The High Court observed,

“The objection of the Revenue herein is that even for a reversal of an entry, the assessee should have followed Section 11B of the Central Excise Act, 1944 lest there would be unjust enrichment. Consequently, there could be no such thing as suo motu reversal, except through a petition made under Section 11 B of the Central Excise Act, 1944.

13. We do not subscribe to the view expressed by the Revenue. Admittedly, the assessee originally availed the Cenvat Credit on service tax for discharging its liability. However, for sound reasons, it reversed the credit. Strictly speaking, in this process, there is only an account entry reversal and factually there is no outflow of funds from the assessee to result in filing application under Section 11B of the Central Excise Act, 1944 claiming refund of duty.
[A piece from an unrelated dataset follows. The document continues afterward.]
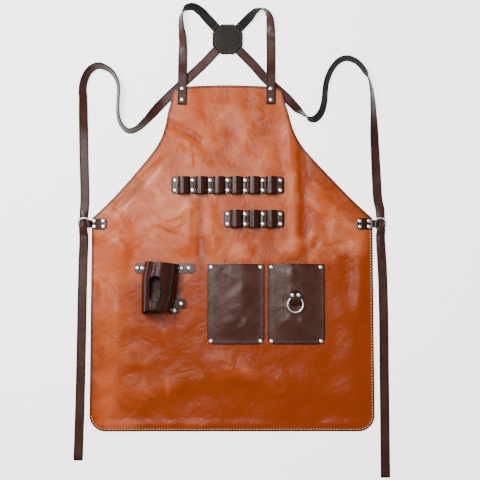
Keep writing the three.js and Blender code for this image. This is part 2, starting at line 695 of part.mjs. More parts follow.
const SEAT_BLEND = 26;
const PANEL_COLUMNS = 22;
const SKIRT_ROWS = 13;
const seats = [
  around(upperStripRivets, TOOL_STRIP_MARGIN, panelSeat),
  around(lowerStripRivets, TOOL_STRIP_MARGIN, panelSeat),
  around(pocketRivets(pocketCentres.left), POCKET_RIVET_INSET, panelSeat),
  around(pocketRivets(pocketCentres.right), POCKET_RIVET_INSET, panelSeat),
  around(holsterRivets, HOLSTER_TAB_DEPTH / 2, panelSeat),
  around(waistTabRivets(-1, waistTabInsets.left), WAIST_TAB_MARGIN, tabPanelSeat),
  around(waistTabRivets(1, waistTabInsets.right), WAIST_TAB_MARGIN, tabPanelSeat),
  bibCornerSeat(-1, strapEndRivets(LEFT_SHOULDER_ROUTE)),
  bibCornerSeat(1, strapEndRivets(RIGHT_SHOULDER_ROUTE)),
];

const foldHeight = (x, y) => FOLDS.reduce((sum, { across, along, angle, length, width, height }) => {
  const away = new THREE.Vector2(x - across * skirtHalf, y - along * APRON_LENGTH)
    .rotateAround(new THREE.Vector2(), -THREE.MathUtils.degToRad(angle));
  const beside = Math.exp(-((away.y / (width * APRON_LENGTH)) ** 2));
  const within = smooth(2 - (2 * Math.abs(away.x)) / (length * APRON_LENGTH));
  return sum + height * FOLD_HEIGHT * beside * within;
}, 0);

const panelUnderside = (x, y) => {
  let [level, free] = [0, 1];
  for (const seat of seats) {
    const sideways = Math.max(seat.left - x, x - seat.right, 0);
    const endways = Math.max(seat.low - y, y - seat.high, 0);
    const away = Math.max(Math.hypot(sideways, endways) - SKIRT_WIDTH / PANEL_COLUMNS, 0);
    const hold = smooth(1 - away / SEAT_BLEND);
    level = Math.max(level, seat.level * hold);
    free *= 1 - hold;
  }
  return level + foldHeight(x, y) * free;
};

const halfPanel = (y) => {
  const down = Math.min(Math.max((APRON_LENGTH - y) / ARMHOLE_LENGTH, 0), 1);
  const i = Math.max(ARMHOLE.findIndex((row) => row.down >= down), 1);
  const [above, below] = [ARMHOLE[i - 1], ARMHOLE[i]];
  const out = THREE.MathUtils.mapLinear(down, above.down, below.down, above.out, below.out);
  const rounding = (radius, distance) =>
    (distance >= radius ? 0 : radius - Math.sqrt(radius ** 2 - (radius - distance) ** 2));
  return THREE.MathUtils.lerp(bibHalf, skirtHalf, out)
    - rounding(HEM_CORNER_RADIUS, y)
    - rounding(BIB_CORNER_RADIUS, APRON_LENGTH - y);
};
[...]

The contention of the Revenue that even in reversal of the entry there is bound to be an unjust enrichment has no substance or based on any legal principle, since, what is availed off by the assessee is only a credit on the duty paid on the services rendered…

14. We do not find any good ground to hold that it was a case of refund of duty falling under Section 11B of the Central Excise Act, 1944 and that the assessee was to comply with the provisions of Section 11B of the Act…

16. We do not for a moment deny the fact that a sum of Rs.3,21,308/- for which suo motu credit was taken by the assessee was forming part of Rs.5,38,796/-, which was earlier reversed by the assessee. On the admitted fact, Rs.3,21,308/- represented the enumerated input services as given under Rule 6(5) of the Cenvat Credit Rules, 2004, we have no hesitation in accepting the plea of the assessee that on a technical adjustment made, the question of unjust enrichment as a concept does not arise at all for the assessee to go by Section 11B of the Central Excise Act, 1944.

17. In the circumstances, we set aside the order of the Tribunal and allow the appeal filed by the assessee and hold that legally speaking there is no impediment in the asseesee taking suo motu credit of the sum of Rs.3,21,308/-. In the light of the above, we allow the appeal.”

And after nearly 5 years of eclipse, there is sunshine.